Um esboço sobre a Venezuela
Quando se diz “golpe de Estado”, toma-se posição. Golpe de Estado é um acto de força, ilegítimo, conspirativo e contra o líder legalmente constituído. Dizer que é um golpe significa julgar, tomar partido. Convém ter isso presente, quando se escreve e fala sobre a Venezuela e o desafio de poder em curso.
Mais ainda. Analisar a situação actual nesse país a partir da teoria política dos golpes de Estado faz assentar o raciocínio e as suas conclusões numa base errada. É ainda mais incorrecto quando se recorre a esquemas de análise e da teoria política dos anos 30 do século passado, agora, quase 100 anos depois e em contextos geopolíticos e societais que não existiam na altura. Trostky e outros fazem parte da história, estão pura e simplesmente fora do mundo de hoje. Não servem como guias para as crises de hoje.
O que alguns nos querem apresentar como um “golpe de Estado falhado” é, na realidade, um levantamento popular, uma convergência de rebeliões cidadãs. Nomeadamente, das populações que compõem o tecido social urbano que se situa no patamar dos rendimentos baixos e médio-baixos, embora acima da linha da pobreza absoluta e da miséria. Na verdade, são os “novos pobres” da Venezuela caótica e corrupta, que as políticas rasteiras e marcadamente incompetentes de Nicolás Maduro arrastaram para um quotidiano de desespero, de escassez absoluta de bens essenciais. Uma política que também levou à falência dos serviços básicos e fundamentais, sobretudo na área da saúde pública. Quando não há futuro, o presente traz os povos para a rua.
Por outro lado, para além do quadro negativo e sem saída que é a realidade nacional, há que analisar a situação a partir do contexto regional e internacional em que a Venezuela se insere.

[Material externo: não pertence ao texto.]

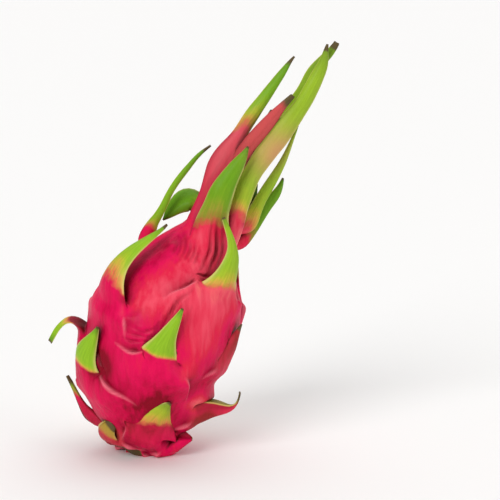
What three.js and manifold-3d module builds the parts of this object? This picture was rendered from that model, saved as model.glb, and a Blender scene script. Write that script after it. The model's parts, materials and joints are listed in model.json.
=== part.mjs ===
// A whole dragon fruit, standing on its stem end. Millimetres, +Z up. The origin lies in the small
// flat spot that it stands on. The front of the fruit faces -Y, and +X is to its right.
//
// The fruit grew as one piece, so it is one solid: a leaning, pear-shaped body, and the leafy
// bracts that grow out of its rind. Each bract is a tapering, slightly cupped blade that bends
// along a curve of its own, with its root sunk in the body.
import * as THREE from "three";
import { mergeVertices } from "three/addons/utils/BufferGeometryUtils.js";
import Module from "manifold-3d";

// ---- Driving dimensions ----------------------------------------------------------------------
const BODY_SIDES = 36; // facets around the body
const BODY_ROWS = 24; // rings of facets from the stem end to the crown
const TOP_RISE = 2; // how far the middle of the body's top stands above its last ring
const BLADE_SIDES = 8; // facets around a bract
const BLADE_STEP = 9; // length of a bract between two of its rings
const ROOT_DEPTH = 7; // how far a bract's root is sunk in the body
const TIP_WIDTH = 1.2; // width that a bract tapers to, unless it has a blunt tip
const THICKNESS = 0.2; // thickness of a bract's middle, as a share of its width
const THICKEST = 5; // the most and the least that its middle is thick
const THINNEST = 1.5;
const THINNING = 0.4; // share of its thickness that a bract loses from its root to its tip
const CUP = 0.11; // how far a bract's margins bend in, as a share of its width

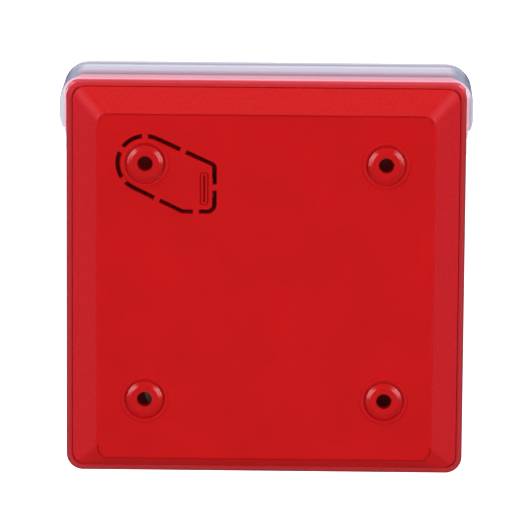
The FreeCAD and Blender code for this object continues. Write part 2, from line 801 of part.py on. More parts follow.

Primeiro, na América Latina, e também no contexto da produção de petróleo e do futuro do sistema político vigente em Cuba. Cuba depende da Venezuela, como esta depende de Cuba. Fazer cair uma acarreta consequências catastróficas para a outra. Depois, haverá que ter presente o confronto cada vez mais aberto entre os Estados Unidos, a Rússia e a China. Os três têm cartas em jogo no poker que se trama na Venezuela.
No meio de tudo isto, e para além da posição bilateral de meia dúzia de Estados europeus, a resposta da União Europeia é o que pode ser. Fraca, sem qualquer tipo de peso estratégico, digo eu, e assim poderá ser vista por vários governos na região a que pertence a Venezuela. A criação de um chamado “Grupo de Contacto” pode ter quatro leituras principais. Primeiro, que assim se evita dar a impressão que não há resposta nem iniciativa. Segundo, que não há acordo para reconhecer a urgência da situação actual, ao dar-se ao “Grupo de Contacto” um prazo de três meses para produzir resultados. Terceiro, que se ignora a existência do “Grupo de Lima” e a influência dos Estados Unidos no seio desse grupo latino-americano. Quarto, que não existe uma política comum em relação à América Latina e, em particular, em relação ao Brasil, Colômbia, México e Cuba, que são os países que contam na região, quando se trata da crise venezuelana.
Qual é a estratégia para os próximos tempos? Quer por parte de Nicolás Maduro, de Juan Guidó, e dos de fora? Isso seria tema para mais um longo texto, tendo sobretudo em conta que se trata de um conflito que só pode cair para um lado ou para o outro. Uma pergunta complexa, cujas respostas estão neste momento a ser ensaiadas por quem se ocupa desse tipo de cenários. E que não escreve blogs nem artigos de jornal. Dar a entender uma coisa e preparar outra faz parte dos próximos passos.